Sou feliz sem motivo. Nestes tempos de tanta vilania nas palavras e nos atos, tenho até constrangimento em dizer que, apesar das dificuldades que nos cercam, sinto-me bem, venturoso, pois consigo conviver com os nervos das mulheres e as bravatas dos homens. A vida é por demais maravilhosa, e preciosa, se não tivermos medo dela, e se não cultivarmos, como espinhos na própria carne, preconceitos de raça, credo e origem. Do pó viemos, ao pó voltaremos todos, sem exceções. Não há caminho blindado na vida. Em algum momento seremos todos chamados a nos defender dos ataques da injustiça, do rancor, da inveja, da bandidagem, da desesperança. Não existem arautos mais prodigiosos de defesa do que a compreensão, a humildade, o amor ao próximo.
O orgulho é um demônio que faz um mal que não se imagina porque ele massacra a alegria natural e espontânea que nasceu de nossa humanidade. É natural ser alegre, mas o orgulho dizima essa alegria com suas bombas de profundidade: o menosprezo, o desdém, o escárnio; bombas que acabam explodindo na própria mente de quem as têm, causando danos imensos nas perspectivas de felicidade dos seus portadores.

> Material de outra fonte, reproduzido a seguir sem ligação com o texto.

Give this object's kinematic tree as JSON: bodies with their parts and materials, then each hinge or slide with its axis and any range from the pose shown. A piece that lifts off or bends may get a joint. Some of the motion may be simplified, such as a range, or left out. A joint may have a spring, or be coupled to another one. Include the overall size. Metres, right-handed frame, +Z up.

Normalmente, tendemos a sofrer tanto com o pouco que nos falta, quando poderíamos ser tão melhores e felizes com o muito que recebemos, pois a alegria não deveria depender dos outros e sim de cada um. Sei o que digo pois, numa fase de minha vida padeci terrivelmente a injustiça, a intriga, a mentira em todos os seus sentidos, e sobrevivi. Ressuscitei com o apoio de quem mesmo nem conhecia a partir do momento em que renunciei às superficialidades de minha personalidade imperfeita. Restou-me a alegria, possivelmente de outras vidas, que sempre carreguei bem dentro de mim e que, espontâneamente, sempre me fez estimar o próximo, sem exigir retribuições. Afinal, Deus nunca perturba nossa caminhada a não ser para nos oferecer um melhor caminho para a redenção. Ele sabe o que faz, embora não consigamos compreender seus motivos ou tenhamos dificuldades a nos ajustar pelas novas trilhas que ele abre.
No fundo, é como dizia Alexandre Dumas plagiando, com suas palavras de romancista, o ensinamento de Jesus: ” o mais feliz dos felizes é aquele que faz os outros felizes”. Gandhi também acertou ao explicar que não existe um caminho para a felicidade, sendo o próprio caminho a felicidade. E isso é, talvez, o que dificulta esta carreira diplomática que abracei. A felicidade está sempre no futuro. É o futuro quadro de acesso, a futura promocão, o futuro posto, o futuro governo, os futuros pistolões, a futura tese, a futura sabatina…Vivemos focalizando o futuro, vivendo para uma felicidade futura, sem conceder ao presente o seu legítimo papel.
Talvez eu esteja aqui a falar a linguagem dos tolos, porém, faço-o por dois motivos. Primeiro, porque não aguardo mais nada de nada, a não ser o carinho dos que me conhecem e ouvem. Segundo, porque me livrei do mórbido pensamento e palavreado dos que ainda se julgam os tais. Não existem os “tais”, pois eles também despertarão um dia sendo os “inhos”, e serão bem mais felizes com isso, acreditem. Afinal, o cheirinho de banho tomado não dura para sempre … e isso é bom.
Chaplin é que tinha razão ao dizer que a vida é uma peça de teatro que não permite ensaios. Sejamos felizes, com ou sem ensaios.